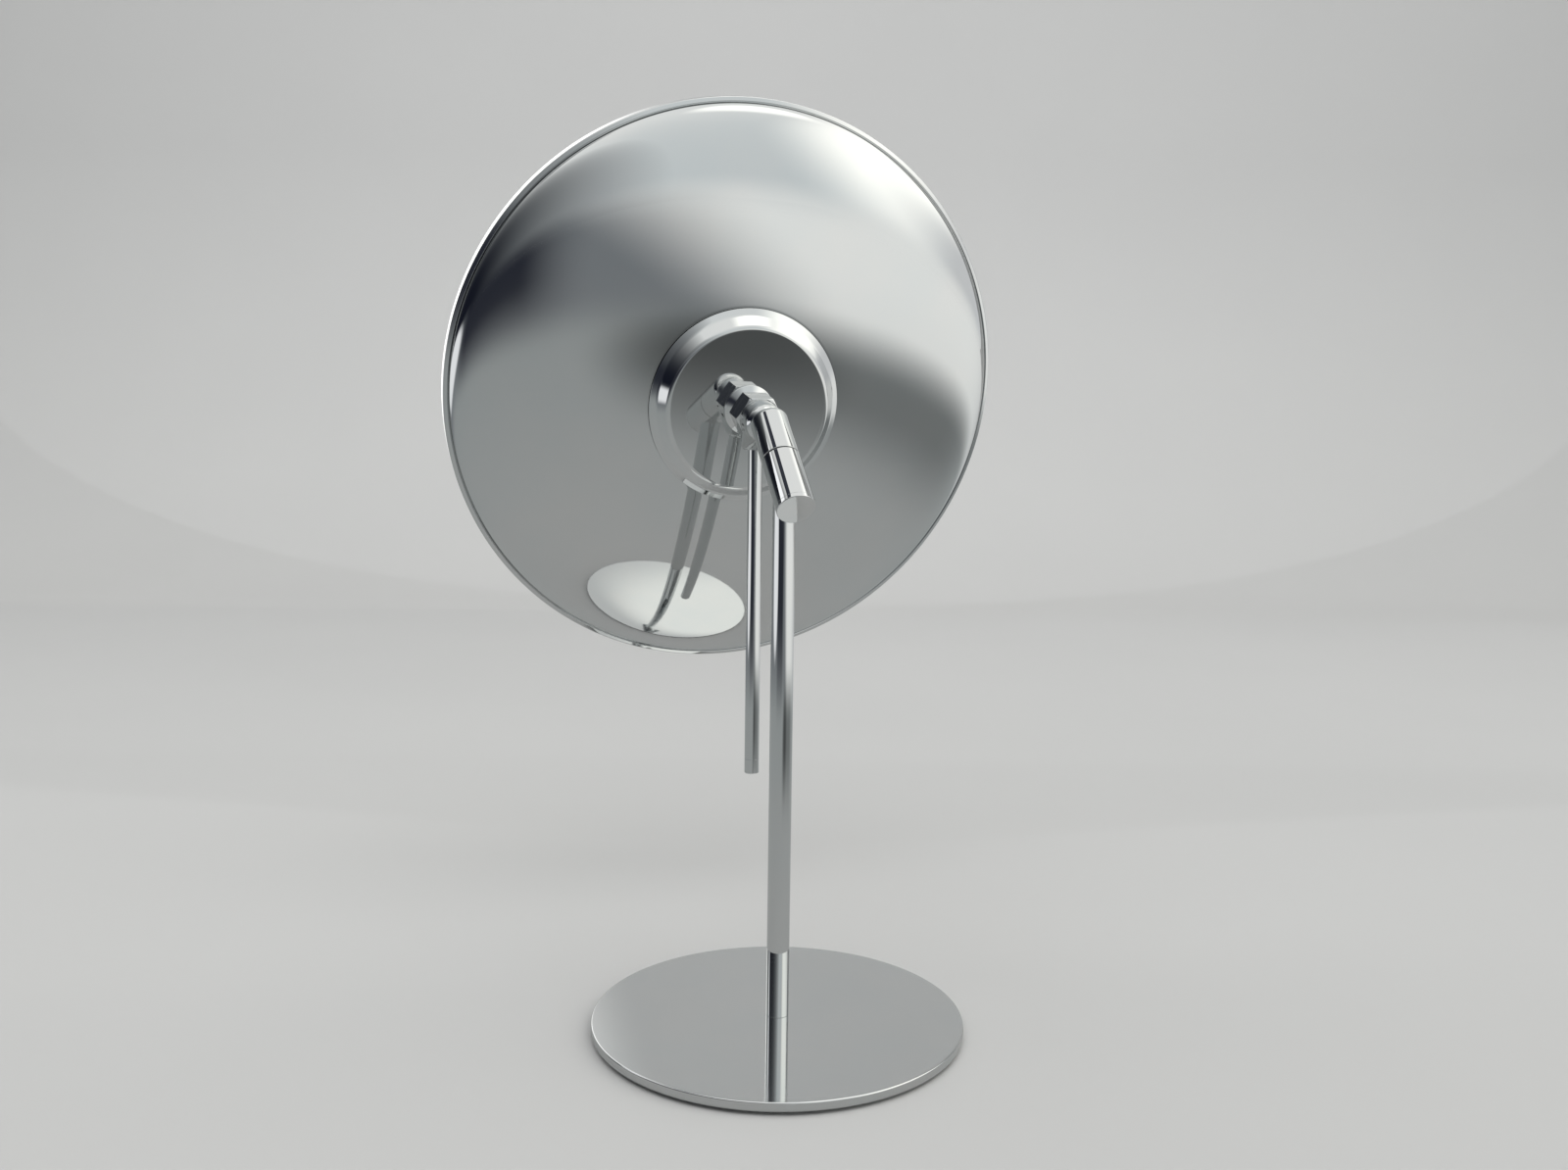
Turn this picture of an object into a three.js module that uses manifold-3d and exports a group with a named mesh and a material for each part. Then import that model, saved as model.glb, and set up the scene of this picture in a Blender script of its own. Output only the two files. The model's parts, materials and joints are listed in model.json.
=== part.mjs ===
// Extendable shaving mirror: a round foot, a post, a 45 degree swivel head, a sliding rod and a
// round mirror on a ball joint. Millimetres, +Z up, origin at the centre of the foot's underside.
// The glass faces -Y; the post stands on the Z axis and every axis of the mechanism lies in x = 0.
import * as THREE from 'three';
import { mergeVertices } from 'three/addons/utils/BufferGeometryUtils.js';
import { ConvexGeometry } from 'three/addons/geometries/ConvexGeometry.js';
import Module from 'manifold-3d';

const wasm = await Module();
wasm.setup();

// ---- driving dimensions -------------------------------------------------------------------
const GAP = 0.3; // between pieces that touch

const PAD_T = 1.2, PAD_R = 69.5; // non-slip pad
const FOOT_R = 72.5, FOOT_T = 3.6; // steel foot
const FOOT_TOP = PAD_T + GAP + FOOT_T;
const POST_R = 4.4;

const AXIS_Z = 217.4; // where the inclined axis crosses the post's axis
const INCLINE = 45; // degrees from the vertical
const HEAD_R = 7.5; // radius of both halves of the swivel
const HEAD_END = -19.4, HEAD_SPLIT = 5.5, HEAD_TOP = 29.0; // along the inclined axis
const SPINDLE_R = 2.4;

const MIRROR_LEAN = 74; // degrees from the vertical to the mirror's axis
const PIVOT_ON_AXIS = 22.8; // along the inclined axis, where the mirror's axis crosses it
const HUB_R = 8.2;
const NUT_AF = 17.0;
const KNUCKLE = [15.0, 21.9]; // stations along the mirror's axis
const LOCK_NUT = [22.2, 26.3];
const RING = [27.6, 30.1];
const BOSS_FACE = 30.4;
const BALL_AT = 31.6, BALL_R = 4.7;
const BOSS_R = 40.4, BOSS_FLAT_R = 33.0, BOSS_BASE = 36.2;
const DOME_EDGE = 54.2, DOME_R = 117.4, DOME_T = 1.2;
const RIM_R = 119.6, RIM_END = 60.4;
const GLASS_R = 116.0, GLASS_T = 3.0;

const ROD_Y = -36.2, ROD_R = 2.95;
const ROD_FOOT = 93.2, ROD_TOP = 229.0;
const EYE_R = 5.8, EYE_FOOT = 225.6;

// ---- materials ----------------------------------------------------------------------------
const mat = (color, roughness, metalness) =>
  new THREE.MeshStandardMaterial({ color, roughness, metalness });
const chrome = mat(0xd6d8d9, 0.06, 1);
const steel = mat(0x9a9c9e, 0.35, 1);
const brass = mat(0xb08d4a, 0.35, 1);
const nylon = mat(0xe8e6df, 0.55, 0);
const blackPlastic = mat(0x1d1e20, 0.6, 0);
const padRubber = mat(0x26282a, 0.9, 0);
const foam = mat(0x4a4a48, 0.95, 0);
const silvered = mat(0xeef1f2, 0.02, 1);

// ---- helpers ------------------------------------------------------------------------------
const rad = THREE.MathUtils.degToRad;

// solid of revolution about +Z; the profile is [radius, z] points, closed on the axis or on itself
function turned(profile, segments = 24) {
  const points = profile.map(([r, z]) => new THREE.Vector2(r, z));
  if (THREE.ShapeUtils.area(points) < 0) points.reverse();
  const onAxis = points[0].x === 0 && points.at(-1).x === 0;
  if (!onAxis) points.push(points[0].clone());
  return new THREE.LatheGeometry(points, segments).rotateX(Math.PI / 2);
}
const rod = (r, z0, z1, segments = 20) => turned([[0, z0], [r, z0], [r, z1], [0, z1]], segments);
const ring = (r0, r1, z0, z1, segments = 24) =>
  turned([[r0, z0], [r1, z0], [r1, z1], [r0, z1]], segments);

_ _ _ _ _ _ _

Work required :: Could you quote the material above in full, exactly as it stands?

Task solution ::
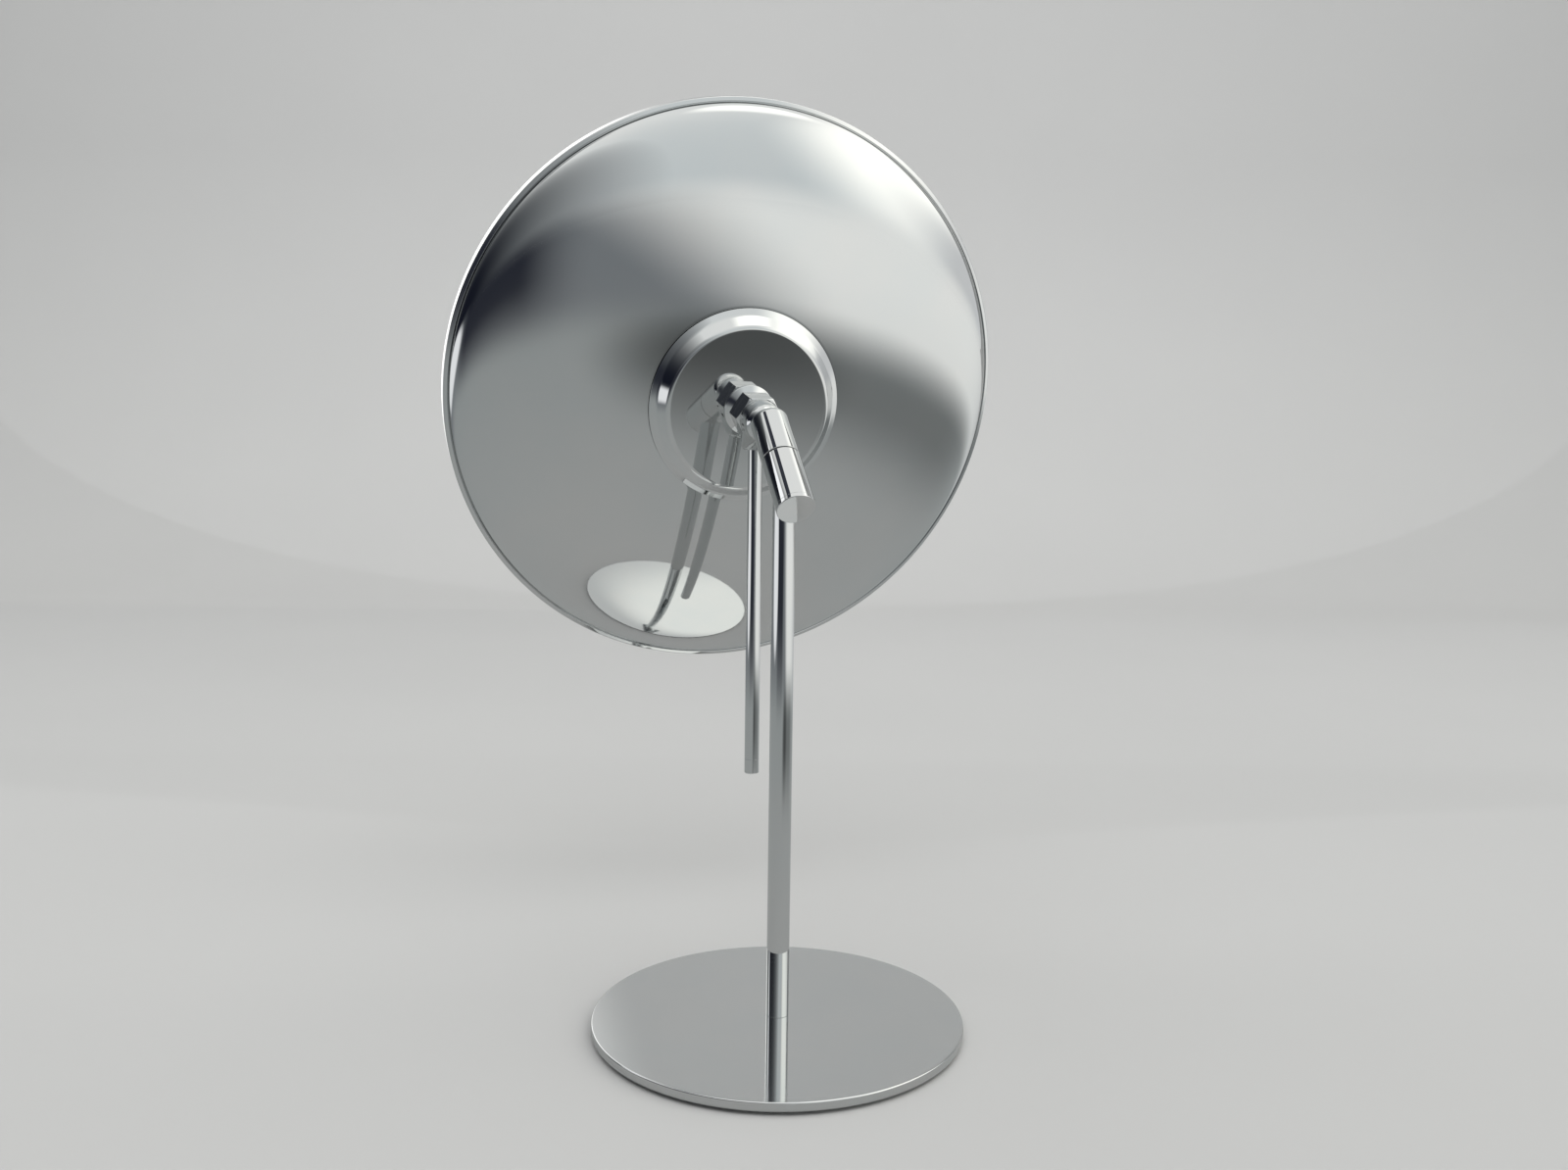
Turn this picture of an object into a three.js module that uses manifold-3d and exports a group with a named mesh and a material for each part. Then import that model, saved as model.glb, and set up the scene of this picture in a Blender script of its own. Output only the two files. The model's parts, materials and joints are listed in model.json.
=== part.mjs ===
// Extendable shaving mirror: a round foot, a post, a 45 degree swivel head, a sliding rod and a
// round mirror on a ball joint. Millimetres, +Z up, origin at the centre of the foot's underside.
// The glass faces -Y; the post stands on the Z axis and every axis of the mechanism lies in x = 0.
import * as THREE from 'three';
import { mergeVertices } from 'three/addons/utils/BufferGeometryUtils.js';
import { ConvexGeometry } from 'three/addons/geometries/ConvexGeometry.js';
import Module from 'manifold-3d';

const wasm = await Module();
wasm.setup();

// ---- driving dimensions -------------------------------------------------------------------
const GAP = 0.3; // between pieces that touch

const PAD_T = 1.2, PAD_R = 69.5; // non-slip pad
const FOOT_R = 72.5, FOOT_T = 3.6; // steel foot
const FOOT_TOP = PAD_T + GAP + FOOT_T;
const POST_R = 4.4;

const AXIS_Z = 217.4; // where the inclined axis crosses the post's axis
const INCLINE = 45; // degrees from the vertical
const HEAD_R = 7.5; // radius of both halves of the swivel
const HEAD_END = -19.4, HEAD_SPLIT = 5.5, HEAD_TOP = 29.0; // along the inclined axis
const SPINDLE_R = 2.4;

const MIRROR_LEAN = 74; // degrees from the vertical to the mirror's axis
const PIVOT_ON_AXIS = 22.8; // along the inclined axis, where the mirror's axis crosses it
const HUB_R = 8.2;
const NUT_AF = 17.0;
const KNUCKLE = [15.0, 21.9]; // stations along the mirror's axis
const LOCK_NUT = [22.2, 26.3];
const RING = [27.6, 30.1];
const BOSS_FACE = 30.4;
const BALL_AT = 31.6, BALL_R = 4.7;
const BOSS_R = 40.4, BOSS_FLAT_R = 33.0, BOSS_BASE = 36.2;
const DOME_EDGE = 54.2, DOME_R = 117.4, DOME_T = 1.2;
const RIM_R = 119.6, RIM_END = 60.4;
const GLASS_R = 116.0, GLASS_T = 3.0;

const ROD_Y = -36.2, ROD_R = 2.95;
const ROD_FOOT = 93.2, ROD_TOP = 229.0;
const EYE_R = 5.8, EYE_FOOT = 225.6;

// ---- materials ----------------------------------------------------------------------------
const mat = (color, roughness, metalness) =>
  new THREE.MeshStandardMaterial({ color, roughness, metalness });
const chrome = mat(0xd6d8d9, 0.06, 1);
const steel = mat(0x9a9c9e, 0.35, 1);
const brass = mat(0xb08d4a, 0.35, 1);
const nylon = mat(0xe8e6df, 0.55, 0);
const blackPlastic = mat(0x1d1e20, 0.6, 0);
const padRubber = mat(0x26282a, 0.9, 0);
const foam = mat(0x4a4a48, 0.95, 0);
const silvered = mat(0xeef1f2, 0.02, 1);

// ---- helpers ------------------------------------------------------------------------------
const rad = THREE.MathUtils.degToRad;

// solid of revolution about +Z; the profile is [radius, z] points, closed on the axis or on itself
function turned(profile, segments = 24) {
  const points = profile.map(([r, z]) => new THREE.Vector2(r, z));
  if (THREE.ShapeUtils.area(points) < 0) points.reverse();
  const onAxis = points[0].x === 0 && points.at(-1).x === 0;
  if (!onAxis) points.push(points[0].clone());
  return new THREE.LatheGeometry(points, segments).rotateX(Math.PI / 2);
}
const rod = (r, z0, z1, segments = 20) => turned([[0, z0], [r, z0], [r, z1], [0, z1]], segments);
const ring = (r0, r1, z0, z1, segments = 24) =>
  turned([[r0, z0], [r1, z0], [r1, z1], [r0, z1]], segments);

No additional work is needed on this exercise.